§ Stated goal
In the listing that follows, locate the line containing "the two creases." and the line containing "if empty is". Retype exactly those two lines and every line between them, and nothing more.

** start of Source material **

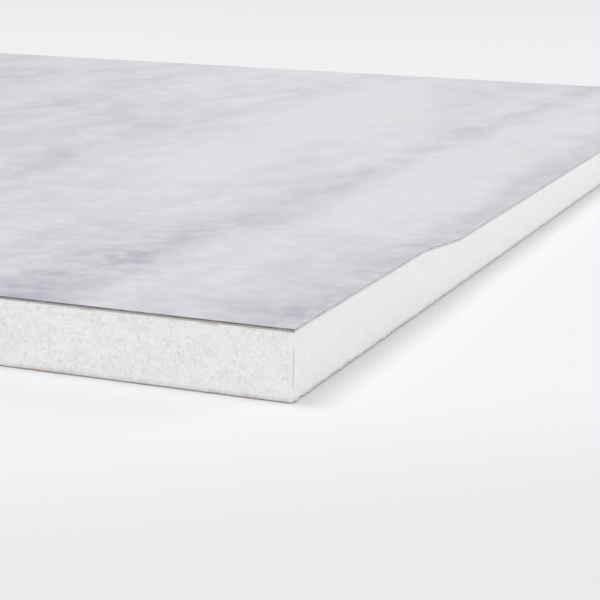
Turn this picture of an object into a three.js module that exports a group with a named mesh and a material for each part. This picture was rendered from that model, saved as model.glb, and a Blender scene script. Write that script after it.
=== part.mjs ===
// Pre-sloped shower ramp board: a bead-foam core with a waterproof membrane bonded to its top.
// Millimetres, +Z up. X is the width of the board. Y runs from the thick front edge to the back.
// The origin is the middle of the footprint, on the underside.

import * as THREE from 'three';

// Driving dimensions
const boardWidth = 1524;
const boardDepth = 1219;
const frontThickness = 38; // over all, core and membrane together
const membraneThickness = 2; // both fleece faces, the film between them and the bond
const frontBandDepth = 210; // the level thick band behind the front edge
const rampRun = 75; // how far the ramp reaches, measured level
const rampDrop = 6.5; // how much lower the board is behind the ramp

// Stations along the depth, from front to back
const frontEdge = -boardDepth / 2;
const rampTop = frontEdge + frontBandDepth;
const rampFoot = rampTop + rampRun;
const backEdge = boardDepth / 2;

// Finishes: white foam, and light grey fleece with a touch of lavender
const foamMaterial = new THREE.MeshStandardMaterial({
  name: 'white_bead_foam',
  color: 0xe9e9e7,
  roughness: 0.9,
  metalness: 0,
});
const membraneMaterial = new THREE.MeshStandardMaterial({
  name: 'grey_fleece_membrane',
  color: 0xd5d4da,
  roughness: 0.85,
  metalness: 0,
});

// The falling top line of the board, lowered by a chosen amount: level band, ramp, level field.
function topLine(lowered) {
  const high = frontThickness - lowered;
  const low = high - rampDrop;
  return [
    new THREE.Vector2(frontEdge, high),
    new THREE.Vector2(rampTop, high),
    new THREE.Vector2(rampFoot, low),
    new THREE.Vector2(backEdge, low),
  ];
}

// A section drawn in (Y, Z) and run along the whole width of the board.
function runAlongWidth(sectionPoints) {
  const geometry = new THREE.ExtrudeGeometry(new THREE.Shape(sectionPoints), {
    depth: boardWidth,
    steps: 1,
    bevelEnabled: false,
  });
  geometry.translate(0, 0, -boardWidth / 2);
  const alongX = new THREE.Matrix4().makeBasis(
    new THREE.Vector3(0, 1, 0),
    new THREE.Vector3(0, 0, 1),
    new THREE.Vector3(1, 0, 0),
  );
  return geometry.applyMatrix4(alongX);
}

// The core: a flat underside, and a top that the membrane covers.
function makeFoamCore() {
  const underside = [new THREE.Vector2(backEdge, 0), new THREE.Vector2(frontEdge, 0)];
  const section = [...topLine(membraneThickness), ...underside];
  const core = new THREE.Mesh(runAlongWidth(section), foamMaterial);
  core.name = 'foam_core';
  return core;
}

// The membrane: one even sheet that lies on the core and bends over the two creases.
function makeTopMembrane() {
  const section = [...topLine(0), ...topLine(membraneThickness).reverse()];
  const membrane = new THREE.Mesh(runAlongWidth(section), membraneMaterial);
  membrane.name = 'top_membrane';
  return membrane;
}

const board = new THREE.Group();
board.name = 'shower_ramp_board';
board.add(makeFoamCore(), makeTopMembrane());

export default board;
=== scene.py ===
import math

import bmesh
import bpy
from mathutils import Matrix, Vector, noise


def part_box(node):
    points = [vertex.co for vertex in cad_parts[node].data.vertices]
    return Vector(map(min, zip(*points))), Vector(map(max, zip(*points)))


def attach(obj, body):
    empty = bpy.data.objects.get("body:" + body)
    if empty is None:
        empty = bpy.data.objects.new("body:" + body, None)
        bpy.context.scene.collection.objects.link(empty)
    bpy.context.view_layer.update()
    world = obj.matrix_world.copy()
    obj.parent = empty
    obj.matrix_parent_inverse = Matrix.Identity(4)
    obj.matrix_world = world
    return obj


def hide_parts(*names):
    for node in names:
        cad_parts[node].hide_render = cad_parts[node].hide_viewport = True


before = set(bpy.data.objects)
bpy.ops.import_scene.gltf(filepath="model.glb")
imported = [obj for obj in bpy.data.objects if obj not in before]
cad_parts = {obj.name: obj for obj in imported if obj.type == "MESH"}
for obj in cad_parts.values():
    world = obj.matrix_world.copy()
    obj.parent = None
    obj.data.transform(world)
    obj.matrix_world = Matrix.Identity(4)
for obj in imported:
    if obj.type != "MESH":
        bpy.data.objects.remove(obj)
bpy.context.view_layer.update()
print("frame loaded with", ", ".join(sorted(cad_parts)))

mm = 0.001

near = {
    "same": 0.01 * mm,  # two places this near are one
    "crease": 0.05 * mm,  # a point this near lies on a crease
    "cut": 0.1 * mm,  # a line this near to a cut serves as the cut
    "edge": 1 * mm,  # anything this near to the outline belongs to it
}


# The board's stations from front to back, read from a solid
def stations(node):
    return sorted({round(v.co.y, 5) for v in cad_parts[node].data.vertices})


frontY, rampTopY, rampFootY, backY = stations("foam_core")
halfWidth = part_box("foam_core")[1].x
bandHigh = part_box("top_membrane")[1].z
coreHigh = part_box("foam_core")[1].z
sheetThick = bandHigh - coreHigh
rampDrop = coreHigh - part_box("top_membrane")[0].z


# How far down the ramp a place is, from 0 on the band to 1 on the field. The creases are
# eased by a share of the ramp's run.
def rampShare(y, ease):
    along = (y - rampTopY) / (rampFootY - rampTopY)
    steps = [min(max(along + shift, 0.0), 1.0) for shift in (-ease, 0.0, ease)]
    return sum(steps) / len(steps)


# A socket that can be used in sums
class Wire:
    def __init__(self, graph, socket):
        self.graph = graph
        self.socket = socket

    def join(self, operation, first, second):
        return self.graph.node("ShaderNodeMath", {"operation": operation}, {0: first, 1: second})

    def __add__(self, other):
        return self.join("ADD", self, other)

    def __radd__(self, other):
        return self.join("ADD", other, self)

    def __sub__(self, other):
        return self.join("SUBTRACT", self, other)

    def __rsub__(self, other):
        return self.join("SUBTRACT", other, self)

    def __mul__(self, other):
        return self.join("MULTIPLY", self, other)

    def __rmul__(self, other):
        return self.join("MULTIPLY", other, self)

    def __truediv__(self, other):
        return self.join("DIVIDE", self, other)

    def __rtruediv__(self, other):
        return self.join("DIVIDE", other, self)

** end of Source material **

§ Full answer
// The membrane: one even sheet that lies on the core and bends over the two creases.
function makeTopMembrane() {
  const section = [...topLine(0), ...topLine(membraneThickness).reverse()];
  const membrane = new THREE.Mesh(runAlongWidth(section), membraneMaterial);
  membrane.name = 'top_membrane';
  return membrane;
}

const board = new THREE.Group();
board.name = 'shower_ramp_board';
board.add(makeFoamCore(), makeTopMembrane());

export default board;
=== scene.py ===
import math

import bmesh
import bpy
from mathutils import Matrix, Vector, noise


def part_box(node):
    points = [vertex.co for vertex in cad_parts[node].data.vertices]
    return Vector(map(min, zip(*points))), Vector(map(max, zip(*points)))


def attach(obj, body):
    empty = bpy.data.objects.get("body:" + body)
    if empty is None:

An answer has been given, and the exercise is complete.